Often I have heard it said that a person’s relationship with God is influenced by his/her relationship to their father. I know that has been true in my own life. For years, I had not been able to relate to God as my Father. And the verse in this psalm really bothered me -
Psalm 103:13: As a father has compassion on his children, so the Lord has compassion on the faithful.
My father had sexually abused me for years so I was not able to see God as a compassionate Father. My image was of God the Creator. I saw God in nature - sunsets and oceans and stars and animals. Then one day I heard a priest give a talk about God as Abba. He said that God was not just our Father. He was our Daddy, our Papa. That is how Jesus referred to him and that is how we can refer to him as well. So did I have a father after all? One of compassion? Was God really my abba? My daddy? Could I possibly see Him that way?

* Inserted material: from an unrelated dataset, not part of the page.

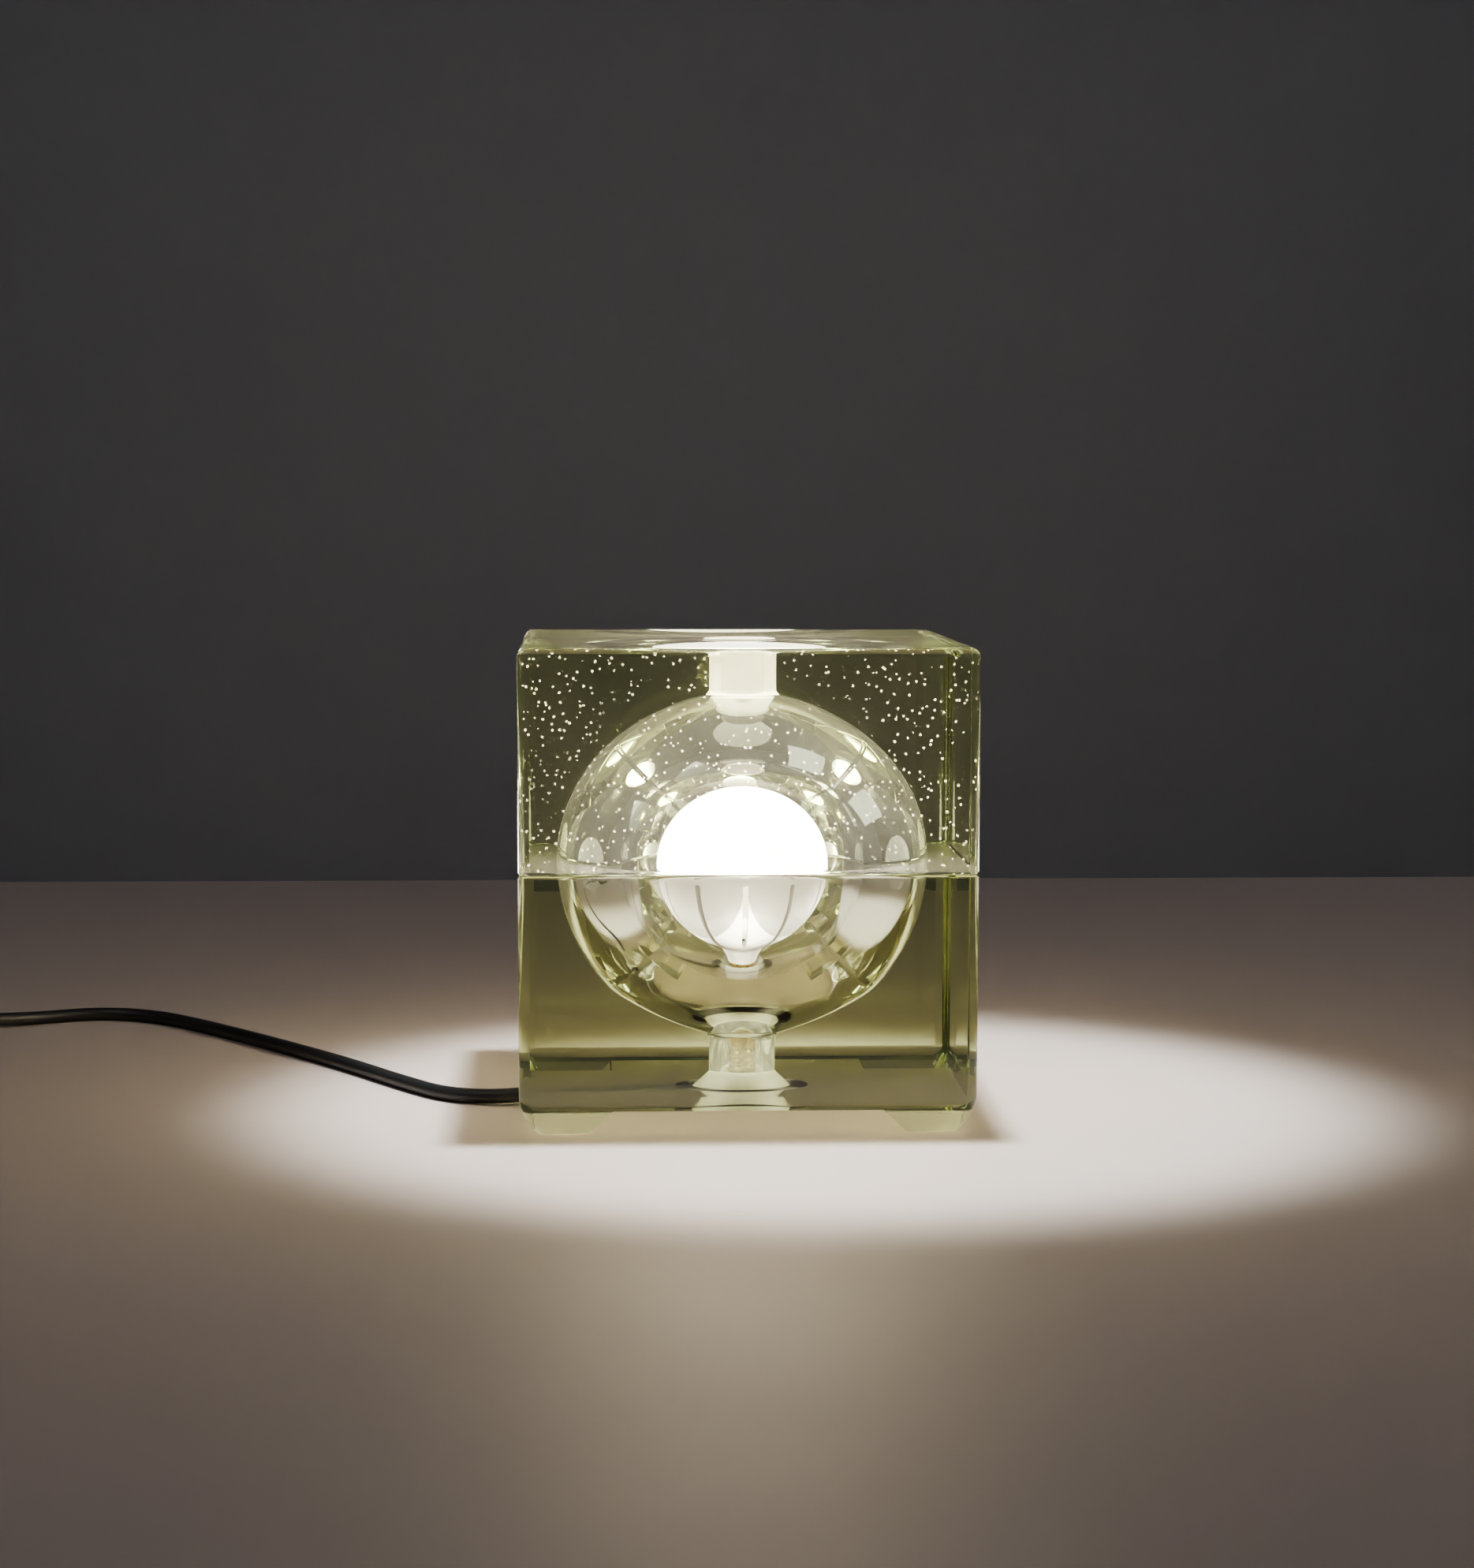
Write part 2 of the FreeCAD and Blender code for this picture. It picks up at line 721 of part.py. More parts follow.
def switch_bottom():
    body = rounded_box(switch_length, switch_width, 0, switch_split, switch_corner)
    body = body.makeFillet(1.0, level_edges(body, 0.0))
    inside = rounded_box(switch_length - 2 * switch_wall, switch_width - 2 * switch_wall,
                         switch_wall, switch_split + 1, switch_corner - switch_wall)
    body = body.cut(inside)
    for x, y in switch_screw_places():
        body = body.fuse(cylinder(2.4, switch_wall, switch_split, x, y))
    for x, y in switch_screw_places():
        body = body.cut(cylinder(screw_radius + 0.2, -1, switch_split + 1, x, y))
        body = body.cut(cylinder(2.1, -1, 1.2, x, y))
    return placed_on_cord(body.cut(cord_holes()).removeSplitter())


def switch_top():
    body = rounded_box(switch_length, switch_width, switch_split, switch_height, switch_corner)
    body = body.makeFillet(2.2, level_edges(body, switch_height))
    inside = rounded_box(switch_length - 2 * switch_wall, switch_width - 2 * switch_wall,
                         switch_split - 1, switch_height - switch_wall, switch_corner - switch_wall)
    body = body.cut(inside)
    half = rocker_width / 2 + 0.4
    window = box((-rocker_length / 2 - 0.5, -half, switch_height - 3),
                 (rocker_length / 2 + 0.5, half, switch_height + 1))
    for side in (1, -1):
        cheek = box((-2.5, half, 9.2), (2.5, half + 1.4, switch_height - switch_wall))
        if side < 0:
            cheek.rotate(Vector(), Vector(0, 0, 1), 180)
        body = body.fuse(cheek)
    for x, y in switch_screw_places():
        body = body.fuse(cylinder(2.4, switch_split, switch_height - switch_wall, x, y))
        body = body.cut(cylinder(screw_radius, switch_split - 1, switch_height - 2.5, x, y))
    pin = Part.makeCylinder(rocker_pin_radius + 0.05, switch_width,
                            at(0, -switch_width / 2, pivot_height()), Vector(0, 1, 0))
    pin_hole = pin.common(box((-3, -half - 1.5, 0), (3, half + 1.5, switch_height)))
    return placed_on_cord(body.cut([window, cord_holes(), pin_hole]).removeSplitter())


def pivot_height():
    return switch_height - 4.2


def switch_rocker():
    """A rocker whose top is a shallow vee, pressed down at one end at rest."""
    half, pivot = rocker_length / 2, pivot_height()
    points = [
        at(-half + 0.4, 0, pivot + 5.4), at(0, 0, pivot + 4.7), at(half - 0.4, 0, pivot + 5.4),
        at(half, 0, pivot + 2.0), at(half - 0.8, 0, pivot - 0.4), at(3.0, 0, pivot - 2.4),
        at(-3.0, 0, pivot - 2.4), at(-half + 0.8, 0, pivot - 0.4), at(-half, 0, pivot + 2.0),
    ]
    outline = Part.Wire([Part.makeLine(a, b) for a, b in zip(points, points[1:] + points[:1])])
    body = Part.Face(outline).extrude(at(0, rocker_width))
    body.translate(at(0, -rocker_width / 2))
    bore = Part.makeCylinder(rocker_pin_radius + 0.05, 20, at(0, -10, pivot), Vector(0, 1, 0))
    body = body.cut(bore)
    body.rotate(at(0, 0, pivot), Vector(0, 1, 0), rocker_throw / 2)
    return placed_on_cord(body)


def rocker_pin():
    half = rocker_width / 2 + 1.7
    start = at(0, -half, pivot_height())
    return placed_on_cord(Part.makeCylinder(rocker_pin_radius, 2 * half, start, Vector(0, 1, 0)))


def switch_contacts():
    """Two fixed brass posts, each with a foot under a core's end."""
    posts = []
    for side in (1, -1):
        post = box((side * 9.0 - 2.5, -2.0, switch_wall), (side * 9.0 + 2.5, 2.0, 6.6))
        posts.append(post)
    return placed_on_cord(Part.makeCompound(posts))


def switch_screws():
    screws = []
    for x, y in switch_screw_places():
        head = cylinder(1.9, 0.3, 1.2, x, y)
        screws.append(head.fuse(cylinder(screw_radius - 0.05, 1.2, switch_height - 4.5, x, y)))
    return placed_on_cord(Part.makeCompound(screws))


# Plug

def placed_at_plug(solid):
    start = plug_start()
    start.z = 0
    solid.Placement = Placement(start, Rotation(Vector(0, 0, 1), plug_turn)) * solid.Placement
    return solid


def plug_section(width, height, y, radius):
    half_w, half_h, middle = width / 2, height / 2, plug_height / 2
    face = box((-half_w, y - 0.5, middle - half_h), (half_w, y + 0.5, middle + half_h))
    face = face.makeFillet(radius, [e for e in face.Edges if abs(e.BoundBox.YLength - 1) < 0.01])
    return face.slice(Vector(0, 1, 0), y)[0]


def plug_body():
    """A flat moulded body that widens from the cord to the pins, with a flat front."""
    waist = -plug_tail_length - 3.0
    sections = [
        plug_section(11.0, 9.0, -plug_tail_length, 3.0),
        plug_section(20.0, plug_height - 2.0, waist - 5.0, 4.0),
        plug_section(plug_width - 6.0, plug_height, waist - 16.0, 4.5),
        plug_section(plug_width, plug_height, -plug_tail_length - plug_length, 4.5),
    ]
    body = Part.makeLoft(sections, True, True)
    front = -plug_tail_length - plug_length
    for side in (1, -1):
        start = at(side * pin_spacing / 2, front - 1, plug_height / 2)
        body = body.cut(Part.makeCylinder(pin_core_radius, pin_in_body + 1, start, Vector(0, 1, 0)))
    return placed_at_plug(body)


def plug_tail():
    """The bend relief between the cord and the plug's body."""
    profile = [(0.0, 0.0), (0.0, 3.2), (-plug_tail_length, 4.3), (-plug_tail_length, 0.0)]
    corners = [at(radius, y, plug_height / 2) for y, radius in profile]
    outline = Part.Wire([Part.makeLine(a, b) for a, b in zip(corners, corners[1:] + corners[:1])])
    return placed_at_plug(Part.Face(outline).revolve(at(0, 0, plug_height / 2), Vector(0, 1, 0), 360))


def plug_pins():
    front = -plug_tail_length - plug_length
    pins = []
    for side in (1, -1):
        x = side * pin_spacing / 2
        tip = front - pin_length
        bare = Part.makeCylinder(pin_diameter / 2, pin_length - sleeve_length,
                                 at(x, tip, plug_height / 2), Vector(0, 1, 0))
        round_end = [e for e in bare.Edges if abs(e.BoundBox.YMin - tip) < 0.01 and e.BoundBox.YLength < 0.01]
        bare = bare.makeFillet(1.2, round_end)
        thin = Part.makeCylinder(pin_core_radius, sleeve_length + pin_in_body,
                                 at(x, front - sleeve_length, plug_height / 2), Vector(0, 1, 0))
        pins.append(bare.fuse(thin).removeSplitter())
    return placed_at_plug(Part.makeCompound(pins))


def pin_sleeves():
    front = -plug_tail_length - plug_length
    sleeves = []
    for side in (1, -1):
        start = at(side * pin_spacing / 2, front - sleeve_length, plug_height / 2)
        outer = Part.makeCylinder(pin_diameter / 2, sleeve_length, start, Vector(0, 1, 0))
        inner = Part.makeCylinder(pin_core_radius, sleeve_length, start, Vector(0, 1, 0))
        sleeves.append(outer.cut(inner))
    return placed_at_plug(Part.makeCompound(sleeves))


def main():
    os.makedirs("parts", exist_ok=True)
    coil, coil_end = coil_path()
    pieces = {
        "lower_glass_block": lower_glass_block(),
        "upper_glass_block": upper_glass_block(),
        "lampholder_base": lampholder_base(),
        "screw_shell": screw_shell(),
        "centre_contact": centre_contact(),
        "shell_contact": shell_contact(),
        "terminal_blocks": terminal_blocks(),
        "terminal_screws": terminal_screws(),
        "bottom_cap": bottom_cap(),
        "cap_screws": cap_screws(),
        "strain_relief": strain_relief(),
        "live_core": core(1),
        "neutral_core": core(-1),
        "contact_tip": contact_tip(),
        "cap_insulator": cap_insulator(),
        "bulb_cap": bulb_cap(),
        "bulb_collar": bulb_collar(),
        "heat_spreader": heat_spreader(),
        "bulb_globe": bulb_globe(),
        "led_board": led_board(),
        "led_chips": led_chips(),
        "driver_board": driver_board(),
        "driver_capacitor": driver_capacitor(),
        "driver_coil": driver_coil(),
        "bulb_leads": bulb_leads(),
        "switch_bottom": switch_bottom(),
        "switch_top": switch_top(),
        "switch_rocker": switch_rocker(),
        "rocker_pin": rocker_pin(),
        "switch_contacts": switch_contacts(),
        "switch_screws": switch_screws(),
        "cord_lead": tube(rounded_path(lead_points(), "lead"), cord_diameter),
        "cord_link": tube(rounded_path(link_points(), "link"), cord_diameter),
        "cord_coil": tube(coil, cord_diameter),
        "coil_tie": coil_tie(),
        "cord_tail": tube(rounded_path(tail_points(coil_end), "tail"), cord_diameter),
        "plug_tail": plug_tail(),
        "plug_body": plug_body(),
        "plug_pins": plug_pins(),
        "pin_sleeves": pin_sleeves(),
    }
    for name, solid in pieces.items():
        if not solid.isValid():
            print("not a valid solid:", name)
        solid.exportStep("parts/" + name + ".step")
    print(len(pieces), "pieces written")


main()
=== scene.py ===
import json
import math

import bpy
from mathutils import Matrix, Quaternion, Vector


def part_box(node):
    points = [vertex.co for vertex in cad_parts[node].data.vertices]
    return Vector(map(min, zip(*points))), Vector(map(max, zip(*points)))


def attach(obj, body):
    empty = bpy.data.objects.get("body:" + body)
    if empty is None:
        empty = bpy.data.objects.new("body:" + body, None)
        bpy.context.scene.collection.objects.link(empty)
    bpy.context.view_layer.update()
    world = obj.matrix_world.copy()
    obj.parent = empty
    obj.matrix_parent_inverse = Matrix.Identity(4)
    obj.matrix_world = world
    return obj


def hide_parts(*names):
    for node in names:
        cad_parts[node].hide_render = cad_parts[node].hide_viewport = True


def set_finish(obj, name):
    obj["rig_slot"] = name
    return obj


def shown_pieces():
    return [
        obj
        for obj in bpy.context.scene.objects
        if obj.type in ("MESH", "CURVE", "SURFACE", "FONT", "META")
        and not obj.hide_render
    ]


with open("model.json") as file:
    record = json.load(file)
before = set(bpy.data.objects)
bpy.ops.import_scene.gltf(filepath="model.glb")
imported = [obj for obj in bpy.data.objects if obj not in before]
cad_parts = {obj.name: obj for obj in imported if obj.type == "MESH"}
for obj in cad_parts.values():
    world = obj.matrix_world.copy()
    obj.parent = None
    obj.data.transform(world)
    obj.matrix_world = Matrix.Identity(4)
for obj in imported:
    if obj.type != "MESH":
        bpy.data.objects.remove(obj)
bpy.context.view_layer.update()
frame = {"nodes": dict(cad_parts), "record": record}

slotOfNode = {part["node"]: part["material_slot"] for part in frame["record"]["subparts"]}
print("frame loaded:", len(frame["nodes"]), "nodes")


# Small tools for modelling

def deselectAll():
    if bpy.context.object and bpy.context.object.mode != "OBJECT":
        bpy.ops.object.mode_set(mode="OBJECT")
    bpy.ops.object.select_all(action="DESELECT")


def makeActive(piece):
    deselectAll()
    piece.select_set(True)
    bpy.context.view_layer.objects.active = piece


def applyPlace(piece):
    makeActive(piece)
    bpy.ops.object.transform_apply(location=True, rotation=True, scale=True)


def named(name):
    piece = bpy.context.object
    piece.name = name
    piece.data.name = name
    return piece


def addBox(name, low, high):
    deselectAll()
    middle = (Vector(low) + Vector(high)) / 2
    bpy.ops.mesh.primitive_cube_add(size=1, location=middle, scale=Vector(high) - Vector(low))
    piece = named(name)
    applyPlace(piece)
    return piece


def pick(piece, kind, test):  # selects edges or faces by their place, and stays in edit mode
    makeActive(piece)
    bpy.ops.object.mode_set(mode="EDIT")
    bpy.ops.mesh.select_mode(type=kind)
    bpy.ops.mesh.select_all(action="DESELECT")
    bpy.ops.object.mode_set(mode="OBJECT")
    corners = piece.data.vertices
    for part in piece.data.edges if kind == "EDGE" else piece.data.polygons:
        part.select = test([corners[v].co for v in part.vertices])
    bpy.ops.object.mode_set(mode="EDIT")


def bevelEdges(piece, test, width, steps):
    pick(piece, "EDGE", test)
    bpy.ops.mesh.bevel(offset=width, segments=steps, affect="EDGES", clamp_overlap=True)
    bpy.ops.object.mode_set(mode="OBJECT")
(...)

It has taken years for that to really sink in and take hold of my heart. I remember so clearly the day a nun once greeted a group of us women as the beloved daughters of the Father. And I knew in my heart then: it was true. I was indeed a beloved daughter of the Father. I did indeed have a merciful and compassionate abba. I had had a father all along.
So I read Psalm 103 this weekend and I came to that verse 13 again. I still winced when I read it. But I didn’t shake my head at the idea of God being my compassionate father. That was something I embraced right away and I prayed over it.
And as graced moments so often are, I was surprised and felt some peace and gratitude. And I felt like a beloved daughter. And I thanked my Abba in heaven.